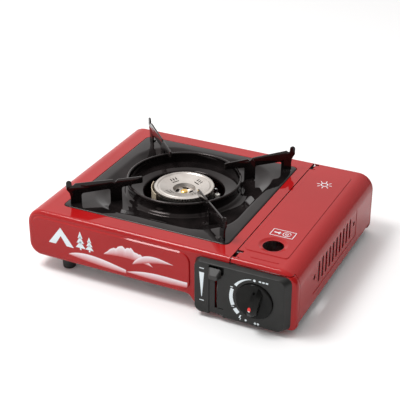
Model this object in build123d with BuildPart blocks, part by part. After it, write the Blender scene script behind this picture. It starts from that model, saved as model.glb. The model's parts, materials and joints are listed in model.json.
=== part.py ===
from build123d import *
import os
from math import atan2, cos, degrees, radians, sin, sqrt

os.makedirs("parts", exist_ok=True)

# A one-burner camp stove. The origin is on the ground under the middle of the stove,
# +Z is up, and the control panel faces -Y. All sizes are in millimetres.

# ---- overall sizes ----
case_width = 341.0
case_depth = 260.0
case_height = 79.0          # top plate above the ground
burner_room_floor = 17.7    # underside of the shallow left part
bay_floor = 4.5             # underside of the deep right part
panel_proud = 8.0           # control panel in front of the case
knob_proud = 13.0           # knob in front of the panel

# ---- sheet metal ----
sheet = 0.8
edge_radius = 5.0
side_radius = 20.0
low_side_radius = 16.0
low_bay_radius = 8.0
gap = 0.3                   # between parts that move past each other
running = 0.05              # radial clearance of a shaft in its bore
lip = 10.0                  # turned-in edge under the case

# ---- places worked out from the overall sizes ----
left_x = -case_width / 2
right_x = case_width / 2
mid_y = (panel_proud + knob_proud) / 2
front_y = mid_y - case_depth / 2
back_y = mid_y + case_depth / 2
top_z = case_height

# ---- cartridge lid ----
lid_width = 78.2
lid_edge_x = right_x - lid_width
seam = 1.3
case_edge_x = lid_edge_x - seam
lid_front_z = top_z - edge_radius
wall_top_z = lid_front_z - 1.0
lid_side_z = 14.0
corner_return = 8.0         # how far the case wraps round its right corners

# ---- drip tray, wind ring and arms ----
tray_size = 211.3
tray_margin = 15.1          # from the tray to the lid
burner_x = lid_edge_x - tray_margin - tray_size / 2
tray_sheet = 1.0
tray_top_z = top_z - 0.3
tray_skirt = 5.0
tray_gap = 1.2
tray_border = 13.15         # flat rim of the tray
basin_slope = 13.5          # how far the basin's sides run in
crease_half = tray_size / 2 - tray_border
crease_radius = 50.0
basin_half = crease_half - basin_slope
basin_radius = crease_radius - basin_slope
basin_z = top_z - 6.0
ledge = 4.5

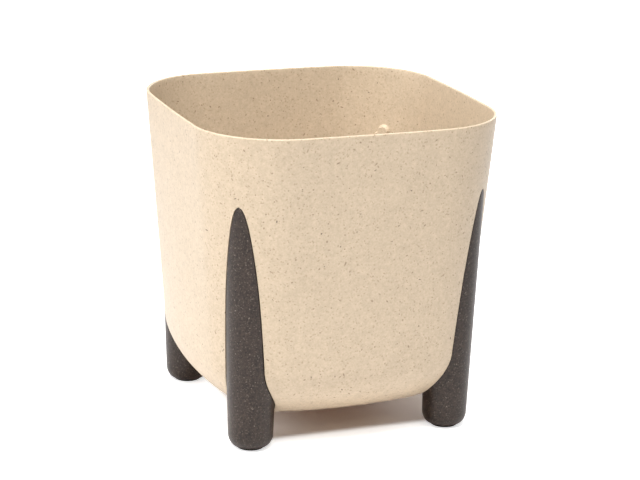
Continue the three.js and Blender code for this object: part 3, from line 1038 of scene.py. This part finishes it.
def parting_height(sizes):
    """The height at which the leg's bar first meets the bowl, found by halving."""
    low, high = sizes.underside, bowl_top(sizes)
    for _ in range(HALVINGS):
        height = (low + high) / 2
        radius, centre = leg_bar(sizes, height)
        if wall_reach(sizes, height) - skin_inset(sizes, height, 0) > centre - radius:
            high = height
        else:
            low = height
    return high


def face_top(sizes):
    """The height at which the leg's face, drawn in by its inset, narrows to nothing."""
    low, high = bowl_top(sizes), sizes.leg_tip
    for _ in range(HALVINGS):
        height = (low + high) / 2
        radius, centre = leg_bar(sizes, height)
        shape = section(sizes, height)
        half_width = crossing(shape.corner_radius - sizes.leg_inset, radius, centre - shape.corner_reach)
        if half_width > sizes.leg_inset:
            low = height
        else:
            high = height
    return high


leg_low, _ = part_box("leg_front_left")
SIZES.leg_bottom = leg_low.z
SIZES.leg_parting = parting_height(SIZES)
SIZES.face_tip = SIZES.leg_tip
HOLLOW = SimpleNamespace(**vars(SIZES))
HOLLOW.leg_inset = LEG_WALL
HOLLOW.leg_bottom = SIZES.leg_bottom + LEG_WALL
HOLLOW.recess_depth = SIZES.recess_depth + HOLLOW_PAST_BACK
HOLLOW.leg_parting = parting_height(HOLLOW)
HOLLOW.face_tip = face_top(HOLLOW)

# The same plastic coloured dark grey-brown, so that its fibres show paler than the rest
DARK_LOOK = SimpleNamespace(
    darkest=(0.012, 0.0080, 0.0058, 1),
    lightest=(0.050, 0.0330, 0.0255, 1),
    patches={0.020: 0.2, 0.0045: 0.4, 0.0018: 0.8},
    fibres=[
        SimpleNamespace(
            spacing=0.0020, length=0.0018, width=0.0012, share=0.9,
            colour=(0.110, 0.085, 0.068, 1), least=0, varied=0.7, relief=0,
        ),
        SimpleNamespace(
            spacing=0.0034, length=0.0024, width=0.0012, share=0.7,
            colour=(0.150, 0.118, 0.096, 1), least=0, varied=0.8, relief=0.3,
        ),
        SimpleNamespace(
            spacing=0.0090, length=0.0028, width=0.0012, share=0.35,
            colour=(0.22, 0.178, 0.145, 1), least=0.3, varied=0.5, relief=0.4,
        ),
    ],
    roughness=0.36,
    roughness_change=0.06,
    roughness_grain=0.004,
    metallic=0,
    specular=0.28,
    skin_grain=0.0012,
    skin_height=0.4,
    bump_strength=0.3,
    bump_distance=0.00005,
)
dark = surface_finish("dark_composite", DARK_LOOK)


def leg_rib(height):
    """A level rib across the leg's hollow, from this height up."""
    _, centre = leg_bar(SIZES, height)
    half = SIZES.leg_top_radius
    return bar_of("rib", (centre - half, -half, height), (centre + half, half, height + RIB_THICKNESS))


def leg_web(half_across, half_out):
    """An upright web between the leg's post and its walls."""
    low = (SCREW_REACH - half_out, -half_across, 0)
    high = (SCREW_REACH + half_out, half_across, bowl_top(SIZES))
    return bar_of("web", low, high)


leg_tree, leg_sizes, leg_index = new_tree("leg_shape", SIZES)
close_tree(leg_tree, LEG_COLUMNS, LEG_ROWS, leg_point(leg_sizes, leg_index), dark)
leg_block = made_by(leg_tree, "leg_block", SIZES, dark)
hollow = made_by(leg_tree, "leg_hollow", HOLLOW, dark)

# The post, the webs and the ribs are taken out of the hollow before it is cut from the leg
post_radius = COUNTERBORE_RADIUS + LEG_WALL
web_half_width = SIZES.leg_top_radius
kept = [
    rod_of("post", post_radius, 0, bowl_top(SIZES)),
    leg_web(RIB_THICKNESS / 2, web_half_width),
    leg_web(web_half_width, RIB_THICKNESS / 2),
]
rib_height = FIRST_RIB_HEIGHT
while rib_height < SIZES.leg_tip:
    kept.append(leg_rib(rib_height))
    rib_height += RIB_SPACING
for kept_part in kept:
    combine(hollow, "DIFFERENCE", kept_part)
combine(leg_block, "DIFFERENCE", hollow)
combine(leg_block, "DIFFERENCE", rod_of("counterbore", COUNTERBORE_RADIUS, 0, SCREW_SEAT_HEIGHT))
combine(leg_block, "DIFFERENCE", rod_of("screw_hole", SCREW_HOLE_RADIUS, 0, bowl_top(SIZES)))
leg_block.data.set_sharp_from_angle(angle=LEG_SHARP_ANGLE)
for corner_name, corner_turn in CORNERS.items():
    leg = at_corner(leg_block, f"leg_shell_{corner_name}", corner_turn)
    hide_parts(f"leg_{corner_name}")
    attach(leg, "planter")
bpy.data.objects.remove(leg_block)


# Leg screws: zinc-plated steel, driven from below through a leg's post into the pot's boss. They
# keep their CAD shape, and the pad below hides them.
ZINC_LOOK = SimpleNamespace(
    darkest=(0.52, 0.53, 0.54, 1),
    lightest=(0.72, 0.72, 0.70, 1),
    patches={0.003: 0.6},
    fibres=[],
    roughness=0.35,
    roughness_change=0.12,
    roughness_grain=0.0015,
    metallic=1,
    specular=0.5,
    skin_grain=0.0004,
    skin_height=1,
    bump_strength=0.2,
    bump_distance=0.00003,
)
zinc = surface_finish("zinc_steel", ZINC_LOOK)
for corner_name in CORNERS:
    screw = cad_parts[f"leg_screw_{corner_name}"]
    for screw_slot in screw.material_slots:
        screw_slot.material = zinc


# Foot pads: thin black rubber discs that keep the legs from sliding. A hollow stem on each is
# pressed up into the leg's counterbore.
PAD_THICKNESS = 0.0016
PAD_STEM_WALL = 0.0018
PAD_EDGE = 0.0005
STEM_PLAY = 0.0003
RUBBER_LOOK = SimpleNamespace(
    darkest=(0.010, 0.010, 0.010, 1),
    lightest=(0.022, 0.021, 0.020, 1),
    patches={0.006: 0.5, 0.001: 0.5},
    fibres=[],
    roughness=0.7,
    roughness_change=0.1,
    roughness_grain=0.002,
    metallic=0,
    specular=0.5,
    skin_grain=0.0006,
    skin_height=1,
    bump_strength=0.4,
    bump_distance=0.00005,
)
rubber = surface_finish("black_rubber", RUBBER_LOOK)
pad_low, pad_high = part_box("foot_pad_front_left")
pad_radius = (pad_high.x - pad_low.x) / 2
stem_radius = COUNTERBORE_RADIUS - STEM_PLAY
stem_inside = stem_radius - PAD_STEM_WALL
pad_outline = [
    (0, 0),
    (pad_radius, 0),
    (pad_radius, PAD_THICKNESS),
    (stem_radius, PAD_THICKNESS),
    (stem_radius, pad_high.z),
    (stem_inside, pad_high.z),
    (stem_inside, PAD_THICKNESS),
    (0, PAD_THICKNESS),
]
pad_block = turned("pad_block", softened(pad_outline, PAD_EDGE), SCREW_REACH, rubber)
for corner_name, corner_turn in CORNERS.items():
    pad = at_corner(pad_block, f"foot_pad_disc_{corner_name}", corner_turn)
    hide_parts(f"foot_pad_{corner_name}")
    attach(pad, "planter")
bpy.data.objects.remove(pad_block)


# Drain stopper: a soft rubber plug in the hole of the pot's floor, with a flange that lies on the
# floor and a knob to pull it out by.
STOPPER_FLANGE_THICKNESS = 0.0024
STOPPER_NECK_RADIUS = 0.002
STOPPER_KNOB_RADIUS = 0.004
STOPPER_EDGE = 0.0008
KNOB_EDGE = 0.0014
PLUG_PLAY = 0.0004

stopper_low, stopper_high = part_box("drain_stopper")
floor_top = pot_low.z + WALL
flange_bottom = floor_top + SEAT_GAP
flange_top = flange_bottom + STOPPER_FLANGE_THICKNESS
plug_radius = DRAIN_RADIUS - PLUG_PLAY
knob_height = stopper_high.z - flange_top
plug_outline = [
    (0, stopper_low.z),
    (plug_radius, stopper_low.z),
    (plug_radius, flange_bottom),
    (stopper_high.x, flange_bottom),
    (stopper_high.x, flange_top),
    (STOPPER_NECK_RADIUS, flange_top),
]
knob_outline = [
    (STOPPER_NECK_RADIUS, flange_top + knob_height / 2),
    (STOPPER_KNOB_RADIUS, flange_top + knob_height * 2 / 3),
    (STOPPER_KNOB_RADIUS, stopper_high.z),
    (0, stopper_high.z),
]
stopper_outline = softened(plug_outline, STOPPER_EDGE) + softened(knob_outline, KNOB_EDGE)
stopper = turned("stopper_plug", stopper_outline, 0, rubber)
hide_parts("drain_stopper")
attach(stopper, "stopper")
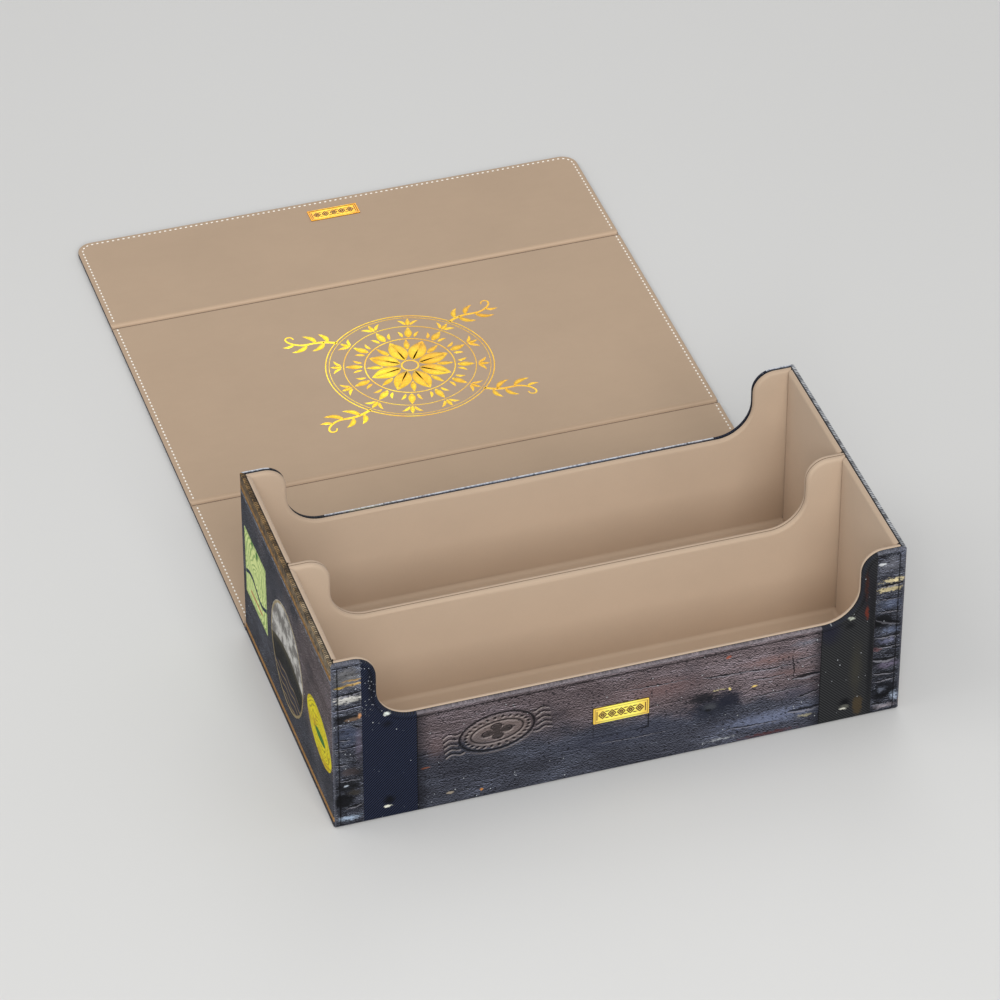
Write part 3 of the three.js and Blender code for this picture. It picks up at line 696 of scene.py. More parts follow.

=-=-=

Find all the lines containing "scene" in the material, then copy them.

Model this object in build123d with BuildPart blocks, part by part. After it, write the Blender scene script behind this picture. It starts from that model, saved as model.glb. The model's parts, materials and joints are listed in model.json.
Continue the three.js and Blender code for this object: part 3, from line 1038 of scene.py. This part finishes it.
Write part 3 of the three.js and Blender code for this picture. It picks up at line 696 of scene.py. More parts follow.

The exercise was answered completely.